What Separates a Good VPN from One That Actually Works for Australians

Testing thirty providers against Australian-specific conditions reveals how sharply performance varies. The key metrics are not merely headline download speeds. What matters in practice is the speed degradation on long-distance connections - because Australian users frequently need to reach servers in North America or Europe - plus streaming unblock rates across both local services like ABC iView and Kayo Sports and international platforms including Netflix US and BBC iPlayer.

Of the five providers that performed consistently well across all these criteria, each has a distinct strength:

  • NordVPN - Largest server network at 9,000 servers across 181 locations, with nearly 200 Australian servers spread across five cities. In standardised testing, long-distance connections showed only a 10.68% speed drop versus baseline. Achieved a 100% success rate unblocking 12 streaming services. Its Tor over VPN feature offers an additional privacy layer particularly relevant given Australia's metadata retention laws. Audited by Deloitte in 2025. Pricing starts from A$4.19/month on annual plans.
  • Surfshark - Posted a 9.09% long-distance speed drop in testing, the lowest of any provider reviewed. Unlimited simultaneous device connections make it practical for households with many devices. Available from A$2.68/month on long-term plans. The MultiHop feature routes traffic through two server locations. Some difficulty unblocking SBS On Demand.
  • Proton VPN - Swiss jurisdiction places it outside Five Eyes reach, with a 2025 no-logs audit by Securitum. The 20,000-server network includes 300-plus Australian servers. Long-distance speed drop averaged 17.56% - usable for HD streaming but trailing the top two. Secure Core architecture routes traffic through privacy-friendly countries before the destination. Supports anonymous payment in cash or cryptocurrency.
  • ExpressVPN - Six Australian server locations, more than most competitors, and strong whole-home coverage via a native router app. Long-distance speed drop of 17.31%. Streaming success rate of 87.5% - solid, though below the top three. One kill switch test flagged potential browser traffic leakage under investigation. Commands premium pricing relative to what its speed results justify.
  • IPVanish - A US-based provider that holds up well for general browsing and P2P file sharing, though its US jurisdiction means it operates within Five Eyes reach - a meaningful distinction for users with serious privacy requirements.

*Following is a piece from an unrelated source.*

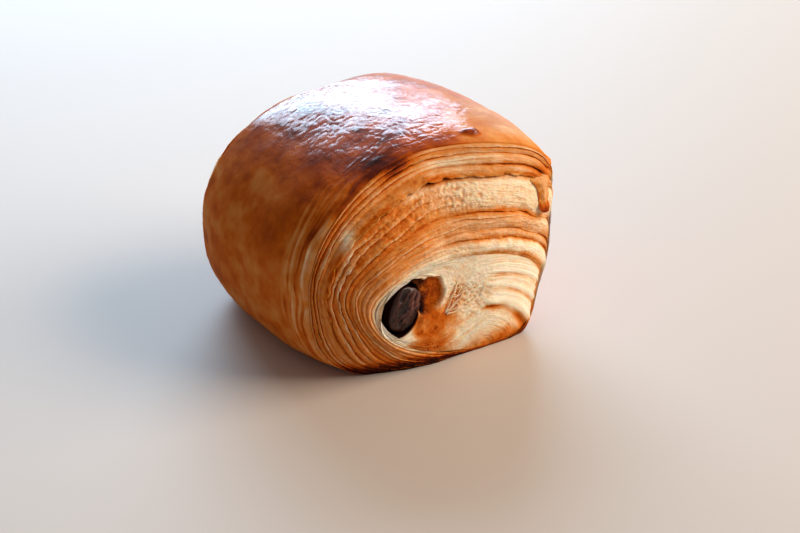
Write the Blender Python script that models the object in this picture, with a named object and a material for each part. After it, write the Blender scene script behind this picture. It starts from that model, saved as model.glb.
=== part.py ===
"""Pain au chocolat: a roll of laminated dough, baked round one bar of dark chocolate.

X runs across the roll, Y along it and Z up. The end at -Y is the cut end that shows the bar.
The roll stands on the flat that its own weight gave it, and the origin is the middle of that flat.
The dough is one closed skin of rings: out over the front end, back along the crust, in over the
back end, and home along the channel that holds the bar.
"""

import math

import bmesh
import bpy
import numpy as np

# Roll
LENGTH = 0.0807
HALF_WIDTH_LEFT = 0.0395
HALF_WIDTH_RIGHT = 0.0414
AXIS_HEIGHT = 0.0287
HEIGHT_OVER_AXIS = 0.0310
SAG_UNDER_BASE = 0.0018  # how far the round section would reach below the flat
BULGE = 0.079  # share by which the middle of the roll is fuller than its ends
BULGE_FLATNESS = 2.5
SQUARENESS = {"top_left": 1.92, "top_right": 3.43, "bottom_left": 3.11, "bottom_right": 3.08}

# How far the rim of each end stands back from the middle of that end
FRONT_RECESS = {"left": 0.0112, "right": 0.0077, "top": 0.0151, "bottom": 0.0017}
BACK_RECESS = {"left": 0.0144, "right": 0.0129, "top": 0.0141, "bottom": 0.0045}
CORNER_RECESS = {"top_left": -0.0004, "top_right": -0.0024, "bottom_left": 0.0026, "bottom_right": -0.0038}
DOME_POWER = 1.8

# Wraps of dough that show as steps on each end
WRAPS = 8
GROOVE_DEPTH = 0.0015
LIP_HEIGHT = 0.0004
GROOVE_SHARE = 0.22  # half the width of a groove, as a share of one wrap
WRAP_WAVE = 0.10

# Heart: the oval of crumb that the wraps go round
HEART_CENTRE = (-0.0050, 0.0200)
HEART_RADII = (0.0172, 0.0110)
HEART_SQUARENESS = 2.3
HEART_DIP = 0.0010
SWIRL_HEIGHT = 0.0006
SWIRL_FOLDS = 3
SWIRL_TURN = 6.0  # radians that the folds turn on the way out

# Bar of chocolate and the channel round it
BAR_CENTRE = (-0.0134, 0.0208)
BAR_HALF_WIDTH = 0.0048
BAR_HALF_HEIGHT = 0.0070
BAR_SQUARENESS = 2.8
BAR_TILT = math.radians(-20.0)
BAR_SET_BACK = 0.0013
BAR_END_ROUND = 0.0012
BAR_GAP = 0.00035
MOUTH_CENTRE = (-0.0148, 0.0212)
MOUTH_RADII = (0.0069, 0.0084)
MOUTH_DEPTH = 0.0045

# Where the section is fuller or leaner than its squared oval: (angle, width, share of the radius)
SWELLS = {
    "crease over the tail": (math.radians(-26.0), math.radians(14.0), -0.085),
    "tail of the sheet": (math.radians(-46.0), math.radians(9.0), 0.030),
    "lip of the last wrap": (math.radians(28.0), math.radians(11.0), 0.032),
    "hollow under the lip": (math.radians(2.0), math.radians(12.0), -0.012),
}

# Rings and points
COLUMNS = 54
CRUST_RINGS = 13
HEART_RINGS = 4
BAR_END_RINGS = 3


def material(name, colour, roughness):
    """A plain Principled material."""
    made = bpy.data.materials.new(name)
    made.use_nodes = True
    shader = made.node_tree.nodes["Principled BSDF"]
    shader.inputs["Base Color"].default_value = (*colour, 1.0)
    shader.inputs["Roughness"].default_value = roughness
    shader.inputs["Metallic"].default_value = 0.0
    return made


def by_side(angle, sizes):
    """Blends one size for each side of the roll round the angle, which is 0 at +X and grows towards +Z."""
    across, up = np.cos(angle), np.sin(angle)
    shares = {
        "left": np.clip(-across, 0, 1) ** 2,
        "right": np.clip(across, 0, 1) ** 2,
        "top": np.clip(up, 0, 1) ** 2,
        "bottom": np.clip(-up, 0, 1) ** 2,
    }
    blended = sum(shares[side] * sizes[side] for side in shares)
    for corner, extra in CORNER_RECESS.items():
        vertical, horizontal = corner.split("_")
        blended += 4 * shares[vertical] * shares[horizontal] * extra
    return blended


def bump(angle, centre, width):
    """1 at the centre angle, falling to 0 over the width."""
    off = (angle - centre + math.pi) % (2 * math.pi) - math.pi
    return np.exp(-((off / width) ** 2))


def outline(angle):
    """(x, z) of the roll's section at its rim, flat where it rests."""
    across, up = np.cos(angle), np.sin(angle)
    top = np.where(across < 0, SQUARENESS["top_left"], SQUARENESS["top_right"])
    bottom = np.where(across < 0, SQUARENESS["bottom_left"], SQUARENESS["bottom_right"])
    power = np.where(up >= 0, top, bottom)
    width = np.where(across < 0, HALF_WIDTH_LEFT, HALF_WIDTH_RIGHT)
    height = np.where(up < 0, AXIS_HEIGHT + SAG_UNDER_BASE, HEIGHT_OVER_AXIS)
    radius = ((np.abs(across) / width) ** power + (np.abs(up) / height) ** power) ** (-1 / power)
    radius = radius * (1 + sum(share * bump(angle, at, width) for at, width, share in SWELLS.values()))
    return radius * across, np.maximum(AXIS_HEIGHT + radius * up, 0)


def oval(angle, centre, radii, power=2.0, tilt=0.0):
    """(x, z) of a superellipse, turned by the tilt."""
    across, up = np.cos(angle - tilt), np.sin(angle - tilt)
    radius = ((np.abs(across) / radii[0]) ** power + (np.abs(up) / radii[1]) ** power) ** (-1 / power)
    return centre[0] + radius * np.cos(angle), centre[1] + radius * np.sin(angle)


def heart(angle):
    """(x, z) of the oval of crumb that the wraps go round."""
    return oval(angle, HEART_CENTRE, HEART_RADII, HEART_SQUARENESS)


def mouth(angle):
    """(x, z) of the opening that the bar lies in, at the face of an end."""
    return oval(angle, MOUTH_CENTRE, MOUTH_RADII, tilt=BAR_TILT)


def bar_section(angle, gap=0.0):
    """(x, z) of the bar's section, or of the channel when a gap is given."""
    radii = (BAR_HALF_WIDTH + gap, BAR_HALF_HEIGHT + gap)
    return oval(angle, BAR_CENTRE, radii, BAR_SQUARENESS, BAR_TILT)


def ring(section, y):
    """Points of one ring, from a section's (x, z) and its place along the roll."""
    x, z = section
    return np.stack([x, np.broadcast_to(y, np.shape(x)), z], axis=-1)


def blend(inner, outer, share):
    """The section part of the way from the inner one to the outer one."""
    return tuple(a + (b - a) * share for a, b in zip(inner, outer))


def wrap_edges(angle):
    """Yields (share of the way out, height of the relief) for each ring that shapes the wraps."""
    for wrap in range(1, WRAPS):
        wave = np.sin(3 * angle + 1.7 * wrap) + 0.6 * np.sin(5 * angle - 2.3 * wrap)
        edge = wrap + WRAP_WAVE * wave
        deep = GROOVE_DEPTH * (0.8 + 0.2 * np.sin(2 * angle + wrap))
        yield (edge - GROOVE_SHARE) / WRAPS, LIP_HEIGHT
        yield edge / WRAPS, -deep
        yield (edge + GROOVE_SHARE) / WRAPS, 0.0


def crumb_relief(angle, share):
    """Height of the crumb beside the bar, which dips and swirls where it is wide, to the right."""
    wide = math.sin(math.pi * share) * (1 + np.cos(angle)) / 2
    folds = SWIRL_HEIGHT * np.sin(SWIRL_FOLDS * angle + SWIRL_TURN * share)
    return wide * (folds - HEART_DIP)


def end_rings(angle, recess_sizes, sign):
    """Rings of one end, from the mouth out to the rim. The sign is -1 for the front and 1 for the back."""
    recess = by_side(angle, recess_sizes)
    rings = [ring(mouth(angle), sign * LENGTH / 2)]
    for step in range(1, HEART_RINGS + 1):
        share = step / (HEART_RINGS + 1)
        section = blend(mouth(angle), heart(angle), share)
        rings.append(ring(section, sign * (LENGTH / 2 + crumb_relief(angle, share))))
    rings.append(ring(heart(angle), sign * LENGTH / 2))
    for share, relief in wrap_edges(angle):
        out = LENGTH / 2 - recess * share**DOME_POWER + relief
        rings.append(ring(blend(heart(angle), outline(angle), share), sign * out))
    rings.append(ring(outline(angle), sign * (LENGTH / 2 - recess)))
    return rings


def crust_rings(angle):
    """Rings of the crust, between the two rims."""
    front = -LENGTH / 2 + by_side(angle, FRONT_RECESS)
    back = LENGTH / 2 - by_side(angle, BACK_RECESS)
    x, z = outline(angle)
    rings = []
    for step in range(1, CRUST_RINGS + 1):
        along = 2 * step / (CRUST_RINGS + 1) - 1
        full = 1 + BULGE * (1 - abs(along) ** BULGE_FLATNESS)
        section = (x * full, np.maximum(AXIS_HEIGHT + (z - AXIS_HEIGHT) * full, 0))
        rings.append(ring(section, front + (back - front) * (along + 1) / 2))
    return rings


def channel_rings(angle):
    """Rings of the channel wall, from the back end to the front end."""
    wall = bar_section(angle, BAR_GAP)
    deep = LENGTH / 2 - MOUTH_DEPTH
    return [ring(wall, y) for y in (deep, 0.0, -deep)]


def bar_rings(angle):
    """Rings of the bar, whose two ends are rounded over."""
    end = LENGTH / 2 - BAR_SET_BACK
    half = []
    for turn in np.linspace(0, math.pi / 2, BAR_END_RINGS):
        inset = BAR_END_ROUND * (1 - math.sin(turn))
        half.append((bar_section(angle, -inset), end - BAR_END_ROUND * (1 - math.cos(turn))))
    front = [ring(section, -y) for section, y in half]
    back = [ring(section, y) for section, y in reversed(half)]
    return front + [ring(bar_section(angle), 0.0)] + back


def loft(name, rings, finish, joined):
    """A closed solid through the rings. Joined ends make it run round like a tube bent on itself."""
    shape = bmesh.new()
    rows = [[shape.verts.new(point) for point in points] for points in rings]
    pairs = list(zip(rows, rows[1:]))
    if joined:
        pairs.append((rows[-1], rows[0]))
    else:
        shape.faces.new(rows[0])
        shape.faces.new(reversed(rows[-1]))
    for near, far in pairs:
        for column in range(len(near)):
            following = (column + 1) % len(near)
            shape.faces.new((near[column], near[following], far[following], far[column]))
    bmesh.ops.recalc_face_normals(shape, faces=shape.faces)
    mesh = bpy.data.meshes.new(name)
    shape.to_mesh(mesh)
    shape.free()
    mesh.shade_smooth()
    mesh.set_sharp_from_angle(angle=math.radians(50))
    mesh.materials.append(finish)
    solid = bpy.data.objects.new(name, mesh)
    bpy.context.collection.objects.link(solid)
    return solid


def middle(rings):
    """The point on the ground under the middle of the rings' box."""
    points = np.concatenate(rings)
    centre = (points.min(axis=0) + points.max(axis=0)) / 2
    return (centre[0], centre[1], 0.0)


def main():
    """Clears the scene and builds the pastry and its bar of chocolate."""
    for item in list(bpy.data.objects):
        bpy.data.objects.remove(item, do_unlink=True)
    angle = np.linspace(0, 2 * math.pi, COLUMNS, endpoint=False)
    skin = end_rings(angle, FRONT_RECESS, -1) + crust_rings(angle)
    skin += reversed(end_rings(angle, BACK_RECESS, 1))
    skin += channel_rings(angle)
    origin = middle(skin)
    crumb = material("golden_pastry", (0.55, 0.24, 0.07), 0.45)
    dark = material("dark_chocolate", (0.03, 0.012, 0.008), 0.30)
    loft("pastry", [points - origin for points in skin], crumb, joined=True)
    loft("chocolate_bar", [points - origin for points in bar_rings(angle)], dark, joined=False)


if __name__ == "__main__":
    main()
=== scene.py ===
"""The looks of a pain au chocolat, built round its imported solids.

Sizes are in the roll's own millimetres: x across the roll, y along it from the front end, which shows the
bar, to the back end, and z up. Angles go round the roll from +x towards +z. `RollForm.place` turns these
millimetres into the frame's metres. A place on an end is given by its angle and its share: 0 where the wraps
meet the heart of the roll, and 1 at the rim, where the crust turns over.
"""

from __future__ import annotations

import itertools
import logging
import math
from dataclasses import dataclass, field, replace
from enum import Enum
from functools import cached_property

import bpy
import numpy as np
from mathutils import Matrix, Vector


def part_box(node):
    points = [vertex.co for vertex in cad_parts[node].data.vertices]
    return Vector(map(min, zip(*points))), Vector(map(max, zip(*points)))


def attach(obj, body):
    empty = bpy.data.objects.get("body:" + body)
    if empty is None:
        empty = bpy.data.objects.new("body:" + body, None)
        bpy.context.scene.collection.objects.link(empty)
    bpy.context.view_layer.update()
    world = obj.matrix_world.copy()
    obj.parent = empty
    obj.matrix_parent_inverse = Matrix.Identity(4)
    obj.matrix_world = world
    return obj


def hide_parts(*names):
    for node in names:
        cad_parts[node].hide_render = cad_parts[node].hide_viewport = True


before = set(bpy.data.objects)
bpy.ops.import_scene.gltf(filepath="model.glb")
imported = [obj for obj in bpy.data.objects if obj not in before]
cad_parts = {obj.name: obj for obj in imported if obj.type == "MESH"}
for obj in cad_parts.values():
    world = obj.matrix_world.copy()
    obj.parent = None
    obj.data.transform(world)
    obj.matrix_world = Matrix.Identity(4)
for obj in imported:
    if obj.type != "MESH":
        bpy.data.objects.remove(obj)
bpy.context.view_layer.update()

LOG = logging.getLogger("pain_au_chocolat")
MM = 0.001
FULL_TURN = 2 * math.pi
Array = np.ndarray
Section = tuple[Array, Array]
Place = tuple[float, float]


class Face(Enum):
    """One of the two ends of the roll. The value is the way it looks along y."""

    FRONT = -1
    BACK = 1


def bump(angle: Array, centre: float, width: float) -> Array:
    """Rises to 1 at one angle and falls to 0 on both sides of it.

    Args:
        angle: Angles in radians.
        centre: Where the bump is, in degrees.
        width: How far from there it has fallen to a third, in degrees.

    Returns:
        The height of the bump at each angle.
    """
    off = (angle - math.radians(centre) + math.pi) % FULL_TURN - math.pi
    return np.exp(-((off / math.radians(width)) ** 2))


def ease(value: Array, low: float, high: float) -> Array:
    """Goes smoothly from 0 at `low` to 1 at `high`."""
    share = np.clip((value - low) / (high - low), 0, 1)
    return share * share * (3 - 2 * share)


def spot(x: Array, z: Array, centre: Place, radii: Place, tilt: float = 0.0) -> Array:
    """Rises to 1 in the middle of a tilted oval and falls to 0 round it.

    Args:
        x: Places across the roll.
        z: Heights.
        centre: Middle of the oval, as (x, z).
        radii: Half sizes of the oval.
        tilt: How far the oval is turned, in degrees.

    Returns:
        The height of the spot at each place.
    """
    cos, sin = math.cos(math.radians(tilt)), math.sin(math.radians(tilt))
    across, up = x - centre[0], z - centre[1]
    first = (across * cos + up * sin) / radii[0]
    second = (up * cos - across * sin) / radii[1]
    return np.exp(-(first**2 + second**2))


def oval(angle: Array, centre: Place, radii: Place, power: float, tilt: float) -> Section:
    """Works out a squared oval.

    Args:
        angle: Angles about the middle of the oval.
        centre: Middle, as (x, z).
        radii: Half sizes.
        power: 2 for an ellipse, more for a squarer form.
        tilt: How far the oval is turned, in degrees.

    Returns:
        The x and z of each point.
    """
    turned = angle - math.radians(tilt)
    across, up = np.abs(np.cos(turned)) / radii[0], np.abs(np.sin(turned)) / radii[1]
    radius = (across**power + up**power) ** (-1 / power)
    return centre[0] + radius * np.cos(angle), centre[1] + radius * np.sin(angle)


def between(inner: Section, outer: Section, share: Array | float) -> Section:
    """The section part of the way from the inner one to the outer one."""
    return inner[0] + (outer[0] - inner[0]) * share, inner[1] + (outer[1] - inner[1]) * share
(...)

The Streaming and Copyright Dimension

Geo-blocking is a persistent frustration for Australians travelling abroad and for those who want access to content unavailable in the local Netflix catalogue. ABC iView, SBS On Demand, Kayo Sports, and Stan are all inaccessible outside Australian borders without a local IP address. The reverse problem applies equally: Netflix Australia carries fewer titles than the US library, and accessing overseas streaming libraries requires a server in the relevant country.

Copyright enforcement adds real-world stakes. Australian courts have previously compelled ISPs to identify individual users engaged in unauthorised downloading, resulting in substantial financial penalties. The government maintains an active programme of blocking torrent sites and can issue takedown notices during major broadcast events. A VPN that masks your IP address and maintains a genuine no-logs policy provides a meaningful layer of insulation - though it is not a licence to infringe copyright, and users should understand the distinction between privacy protection and legal exemption.

For practical purposes, a VPN's streaming reliability is not a secondary concern - it is central to whether the product earns its subscription fee. The providers that achieved perfect or near-perfect unblock rates in testing, particularly NordVPN and Surfshark, justify their positions at the top of any Australian shortlist on this basis alone, quite apart from their privacy credentials.